Stated task: Each line from the one containing "BASE_BLACK, 0.95, 0.0)" through the one containing "obj.data.transform(world)" must be echoed exactly, endpoints included, and every other line omitted.

Collected material:
_ _ _ _
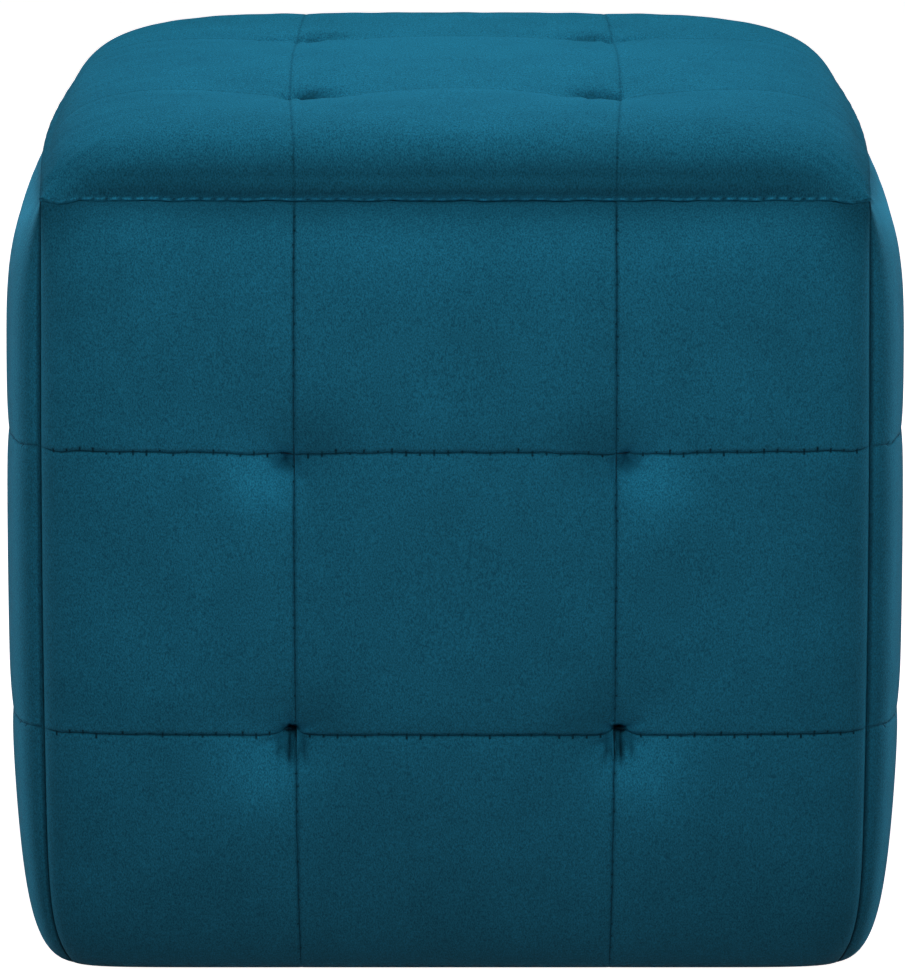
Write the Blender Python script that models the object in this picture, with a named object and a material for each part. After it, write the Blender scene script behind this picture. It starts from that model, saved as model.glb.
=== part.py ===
"""Cube pouf stool: a filled velvet cube of five quilted and tufted panels on a flat base cover.

The origin is at the middle of the underside, on the floor. +Z is up and the front faces -Y.
Each panel is one filled solid: its outer face carries the crown, the quilting channels and the four
tufts, and behind that it narrows to the middle of the cube, so the panels fill it between them.
"""

import math

import bmesh
import bpy
from mathutils import Matrix, Vector

# Driving sizes, in metres.
HALF_WIDTH = 0.1375  # from the middle to an upright corner seam
SEAM_HEIGHT = 0.2642  # floor to the seam round the top panel, at a corner
GAP = 0.0003  # between one panel and the next

# Body: how the side panels stand out between their seams.
SIDE_CROWN = 0.0126
BODY_BOW = 0.0043  # bow of a side panel between its corner seams, at mid height
RIM_BOW = 0.0030  # the same bow along the top seam
RIM_ARCH = 0.0018  # rise of the top seam at the middle of each side
CORNER_BOW = 0.0012  # the corner seams stand out this far at mid height
CORNER_SQUARENESS = 9.7  # a higher power keeps the side flat for longer before it turns in
UPPER_TURN = 0.095  # height of the stretch that turns in to the top seam
UPPER_SQUARENESS = 3.3
LOWER_TURN = 0.078  # height of the stretch that draws in to the floor
LOWER_SQUARENESS = 2.0
LOWER_ROOT = 3.4  # a higher root makes a tighter fold at the floor
CORNER_TUCK = 0.0086  # the lowest stretch of each corner seam draws in towards the base
EDGE_TUCK = 0.0030  # the rest of the panel's lower edge draws in by less
TUCK_REACH = 0.0110
TUCK_SHARPNESS = 14  # a higher power keeps the corner's tuck nearer the corner

# Top panel.
TOP_CROWN = 0.0337
TOP_SQUARENESS = 5.5
TOP_OVERHANG = 0.0022  # the shoulder rolls out past the seam by this
OVERHANG_SHARPNESS = 6
TOP_SPREAD = 0.0040  # the crown carries the tufts this far out from the lines of the sides

# Quilting: two lines each way on every panel, with a tuft at each crossing.
LINE_AT = 0.388  # place of the lines, as a share of the half width
SIDE_ROWS = (0.0858, 0.1812)  # heights of the level lines at the corners
# The channels are "channel" deep in the middle and lose the share "fade" of that at the seams.
SIDE_QUILTING = {
    "channel": 0.0022,
    "channel_reach": 0.0075,
    "fade": 0.5,
    "tuft": 0.0105,
    "tuft_reach": 0.0110,
}
TOP_QUILTING = {
    "channel": 0.0046,
    "channel_reach": 0.0120,
    "fade": 1.0,
    "tuft": 0.0150,
    "tuft_reach": 0.0140,
}

# Base cover: a flat dark cloth on the underside.
BASE_HALF = 0.1300
BASE_THICK = 0.0010
BASE_CORNER = 0.0100
BASE_CORNER_STEPS = 5

STEPS = 9  # faces across each of the three quilted squares, closer together beside the channels
SHARP_EDGE = 50  # degrees: the seams stay crisp, the padding is shaded smooth

# Name of each side panel and its turn about the upright axis, in degrees.
SIDE_PANELS = (
    ("front_panel", 0),
    ("right_panel", 90),
    ("back_panel", 180),
    ("left_panel", 270),
)

PANEL_FLOOR = BASE_THICK + GAP
PANEL_HEIGHT = SEAM_HEIGHT - PANEL_FLOOR
VELVET_BLUE = (0.0075, 0.0840, 0.1330, 1.0)
BASE_BLACK = (0.0080, 0.0085, 0.0095, 1.0)


def dome(share, power, root=2.0):
    """1 at the middle of a panel, falling to 0 at its edge, where share is -1 or 1."""
    return max(0.0, 1.0 - abs(share) ** power) ** (1.0 / root)


def edge_at(height, share=1.0):
    """Distance of a panel's edge plane from the middle, at this height and this share of the way across.

    At the full share this is the corner seam itself."""
    tuck = EDGE_TUCK + (CORNER_TUCK - EDGE_TUCK) * abs(share) ** TUCK_SHARPNESS
    bow = CORNER_BOW * math.sin(math.pi * height / SEAM_HEIGHT)
    return HALF_WIDTH + bow - tuck * math.exp(-height / TUCK_REACH)


def quilting(across, up, columns, rows, sizes):
    """How far the stitched channels and the tufts pull the cloth in at a place on a panel."""
    nearest_line = min([abs(across - c) for c in columns] + [abs(up - r) for r in rows])
    nearest_tuft = min(math.hypot(across - c, up - r) for c in columns for r in rows)
    middle = sum(rows) / len(rows)
    outward = min(1.0, max(abs(across), abs(up - middle)) / HALF_WIDTH)
    channel = sizes["channel"] * math.exp(-nearest_line / sizes["channel_reach"])
    channel *= 1.0 - sizes["fade"] * outward**2
    return channel + sizes["tuft"] * math.exp(-nearest_tuft / sizes["tuft_reach"])


def side_point(s, t):
    """A point of the front panel: s runs from -1 to 1 across it, t from 0 to 1 up it."""
    rim = SEAM_HEIGHT + RIM_ARCH * (1.0 - s * s) - GAP / 2
    z = PANEL_FLOOR + t * (rim - PANEL_FLOOR)
    z_as_cut = PANEL_FLOOR + t * PANEL_HEIGHT
    corner = edge_at(z)
    upper = dome(max(0.0, 1.0 - (rim - z) / UPPER_TURN), UPPER_SQUARENESS)
    lower = dome(max(0.0, 1.0 - (z - PANEL_FLOOR) / LOWER_TURN), LOWER_SQUARENESS, LOWER_ROOT)
    held = dome(s, CORNER_SQUARENESS) * upper * lower
    columns = (-LINE_AT * HALF_WIDTH, LINE_AT * HALF_WIDTH)
    pulled = quilting(s * HALF_WIDTH, z_as_cut, columns, SIDE_ROWS, SIDE_QUILTING)
    bow = (RIM_BOW + (BODY_BOW - RIM_BOW) * math.sin(math.pi * t)) * (1.0 - s * s)
    bow *= min(1.0, z / LOWER_TURN)
    return Vector((s * (corner - GAP), -(edge_at(z, s) + bow + held * (SIDE_CROWN - pulled)), z))


def top_point(s, t):
    """A point of the top panel: s and t run from -1 to 1 across it and from front to back."""
    held = dome(s, TOP_SQUARENESS) * dome(t, TOP_SQUARENESS)
    roll = TOP_OVERHANG * math.sin(math.pi * held)
    x = s * (HALF_WIDTH + RIM_BOW * (1.0 - t * t) + roll * abs(s) ** (OVERHANG_SHARPNESS - 1))
    y = t * (HALF_WIDTH + RIM_BOW * (1.0 - s * s) + roll * abs(t) ** (OVERHANG_SHARPNESS - 1))
    x += TOP_SPREAD * (1.0 - t * t) * math.sin(math.pi * s)
    y += TOP_SPREAD * (1.0 - s * s) * math.sin(math.pi * t)
    rim = SEAM_HEIGHT + RIM_ARCH * (1.0 - s * s * t * t) + GAP / 2
    lines = (-LINE_AT * HALF_WIDTH, LINE_AT * HALF_WIDTH)
    pulled = quilting(s * HALF_WIDTH, t * HALF_WIDTH, lines, lines, TOP_QUILTING)
    return Vector((x, y, rim + held * (TOP_CROWN - pulled)))


def stations(stops):
    """Shares along a panel's side, from first stop to last, crowded together beside every stop."""
    places = [stops[0]]
    for low, high in zip(stops, stops[1:]):
        for step in range(1, STEPS + 1):
            places.append(low + (high - low) * (1.0 - math.cos(math.pi * step / STEPS)) / 2)
    return places


def padded_panel(across, up, point, to_core):
    """A grid of quilted cloth, closed by carrying its rim in to the middle of the cube."""
    panel = bmesh.new()
    last = len(across) - 1
    bmesh.ops.create_grid(panel, x_segments=last, y_segments=last, size=1.0)
    for vert in panel.verts:
        column = round((vert.co.x + 1.0) / 2 * last)
        row = round((vert.co.y + 1.0) / 2 * last)
        vert.co = point(across[column], up[row])
    rim = [edge for edge in panel.edges if edge.is_boundary]
    carried = bmesh.ops.extrude_edge_only(panel, edges=rim)["geom"]
    for vert in carried:
        if isinstance(vert, bmesh.types.BMVert):
            vert.co = to_core(vert.co)
    bmesh.ops.remove_doubles(panel, verts=panel.verts, dist=GAP / 10)
    bmesh.ops.recalc_face_normals(panel, faces=panel.faces)
    return panel


def object_from(shape, name, material, collection):
    """Puts a finished shape in the scene as one smooth-shaded object."""
    mesh = bpy.data.meshes.new(name)
    shape.to_mesh(mesh)
    shape.free()
    mesh.materials.append(material)
    mesh.shade_smooth()
    mesh.set_sharp_from_angle(angle=math.radians(SHARP_EDGE))
    made = bpy.data.objects.new(name, mesh)
    collection.objects.link(made)
    return made


def side_to_core(place):
    """The point of the upright middle axis that a rim point of the front panel is carried to."""
    on_top = place.z > SEAM_HEIGHT - GAP
    height = SEAM_HEIGHT + RIM_ARCH - GAP / 2 if on_top else place.z
    return Vector((0.0, -GAP, height))


def top_to_core(_place):
    """The underside of the top panel closes on the middle of the cube."""
    return Vector((0.0, 0.0, SEAM_HEIGHT + RIM_ARCH + GAP / 2))


def make_side_panels(material, collection):
    """Four alike panels, each a quarter turn on from the last."""
    across = stations((-1.0, -LINE_AT, LINE_AT, 1.0))
    rows = [(height - PANEL_FLOOR) / PANEL_HEIGHT for height in SIDE_ROWS]
    up = stations((0.0, *rows, 1.0))
    for name, turn in SIDE_PANELS:
        shape = padded_panel(across, up, side_point, side_to_core)
        made = object_from(shape, name, material, collection)
        made.rotation_euler = (0.0, 0.0, math.radians(turn))


def make_top_panel(material, collection):
    """The crowned seat panel, which rolls over the top seam on all four sides."""
    lines = stations((-1.0, -LINE_AT, LINE_AT, 1.0))
    object_from(padded_panel(lines, lines, top_point, top_to_core), "top_panel", material, collection)


def make_base_cover(material, collection):
    """A flat square of dark cloth with rounded corners, which the pouf stands on."""
    cloth = bmesh.new()
    size = Matrix.Diagonal((2 * BASE_HALF, 2 * BASE_HALF, BASE_THICK, 1.0))
    bmesh.ops.create_cube(cloth, size=1.0, matrix=Matrix.Translation((0, 0, BASE_THICK / 2)) @ size)
    upright = [e for e in cloth.edges if abs(e.verts[0].co.z - e.verts[1].co.z) > BASE_THICK / 2]
    bmesh.ops.bevel(
        cloth,
        geom=upright,
        offset=BASE_CORNER,
        segments=BASE_CORNER_STEPS,
        affect="EDGES",
        profile=0.5,
        material=-1,
    )
    object_from(cloth, "base_cover", material, collection)


def cloth_material(name, colour, roughness, sheen):
    """A plain cloth finish; sheen is the soft bright edge of a pile."""
    material = bpy.data.materials.new(name)
    material.use_nodes = True
    surface = material.node_tree.nodes["Principled BSDF"]
    surface.inputs["Base Color"].default_value = colour
    surface.inputs["Roughness"].default_value = roughness
    surface.inputs["Metallic"].default_value = 0.0
    surface.inputs["Sheen Weight"].default_value = sheen
    material.diffuse_color = colour
    return material


def main():
    for old in list(bpy.data.objects):
        bpy.data.objects.remove(old, do_unlink=True)
    collection = bpy.data.collections.new("cube_pouf_stool")
    bpy.context.scene.collection.children.link(collection)
    velvet = cloth_material("velvet", VELVET_BLUE, 0.85, 0.6)
    base_cloth = cloth_material("base_cloth", BASE_BLACK, 0.95, 0.0)
    make_side_panels(velvet, collection)
    make_top_panel(velvet, collection)
    make_base_cover(base_cloth, collection)


main()
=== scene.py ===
"""Cube pouf stool in petrol-blue velvet: its padded panels, sewing, finishes, lights and camera.

The pouf stands on the floor with its front facing -Y. Every panel is first laid out flat, as it was
cut, and each place on the flat cut is then carried to its place on the filled pouf.
"""

import math

import bmesh
import bpy
import numpy as np
from mathutils import Matrix, Vector


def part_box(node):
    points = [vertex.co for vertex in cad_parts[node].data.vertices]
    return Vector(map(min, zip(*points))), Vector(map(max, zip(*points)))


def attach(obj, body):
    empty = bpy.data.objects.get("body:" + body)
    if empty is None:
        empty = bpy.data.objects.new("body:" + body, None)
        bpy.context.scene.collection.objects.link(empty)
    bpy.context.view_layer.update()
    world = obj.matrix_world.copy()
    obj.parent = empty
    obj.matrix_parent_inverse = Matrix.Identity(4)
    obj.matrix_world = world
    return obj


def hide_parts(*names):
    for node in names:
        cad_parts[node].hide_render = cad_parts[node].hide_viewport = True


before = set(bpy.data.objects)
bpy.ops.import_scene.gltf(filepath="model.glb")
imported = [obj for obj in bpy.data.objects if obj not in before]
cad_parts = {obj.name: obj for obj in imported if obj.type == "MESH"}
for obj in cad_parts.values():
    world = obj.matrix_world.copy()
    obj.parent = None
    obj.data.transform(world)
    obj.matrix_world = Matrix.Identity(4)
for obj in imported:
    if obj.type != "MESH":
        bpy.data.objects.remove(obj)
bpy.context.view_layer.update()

MM = 0.001

# Form of the body, in metres. The heights and the width come from the frame. A squareness says how
# abruptly a panel turns at its edge: the higher it is, the flatter the panel and the tighter the turn.
RIM_BOW = 0.0030  # bow of a side panel along the top seam
RIM_ARCH = 0.0002  # rise of the top seam at the middle of each side
HALF_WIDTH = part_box("top_panel")[1][0] - RIM_BOW
SEAM_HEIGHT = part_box("top_panel")[0][2]
FLOOR_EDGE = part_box("front_panel")[0][2]
PANEL_HEIGHT = SEAM_HEIGHT - FLOOR_EDGE
GAP = 0.0003  # between one panel and the next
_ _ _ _
Exercise answer:
    base_cloth = cloth_material("base_cloth", BASE_BLACK, 0.95, 0.0)
    make_side_panels(velvet, collection)
    make_top_panel(velvet, collection)
    make_base_cover(base_cloth, collection)


main()
=== scene.py ===
"""Cube pouf stool in petrol-blue velvet: its padded panels, sewing, finishes, lights and camera.

The pouf stands on the floor with its front facing -Y. Every panel is first laid out flat, as it was
cut, and each place on the flat cut is then carried to its place on the filled pouf.
"""

import math

import bmesh
import bpy
import numpy as np
from mathutils import Matrix, Vector


def part_box(node):
    points = [vertex.co for vertex in cad_parts[node].data.vertices]
    return Vector(map(min, zip(*points))), Vector(map(max, zip(*points)))


def attach(obj, body):
    empty = bpy.data.objects.get("body:" + body)
    if empty is None:
        empty = bpy.data.objects.new("body:" + body, None)
        bpy.context.scene.collection.objects.link(empty)
    bpy.context.view_layer.update()
    world = obj.matrix_world.copy()
    obj.parent = empty
    obj.matrix_parent_inverse = Matrix.Identity(4)
    obj.matrix_world = world
    return obj


def hide_parts(*names):
    for node in names:
        cad_parts[node].hide_render = cad_parts[node].hide_viewport = True


before = set(bpy.data.objects)
bpy.ops.import_scene.gltf(filepath="model.glb")
imported = [obj for obj in bpy.data.objects if obj not in before]
cad_parts = {obj.name: obj for obj in imported if obj.type == "MESH"}
for obj in cad_parts.values():
    world = obj.matrix_world.copy()
    obj.parent = None
    obj.data.transform(world)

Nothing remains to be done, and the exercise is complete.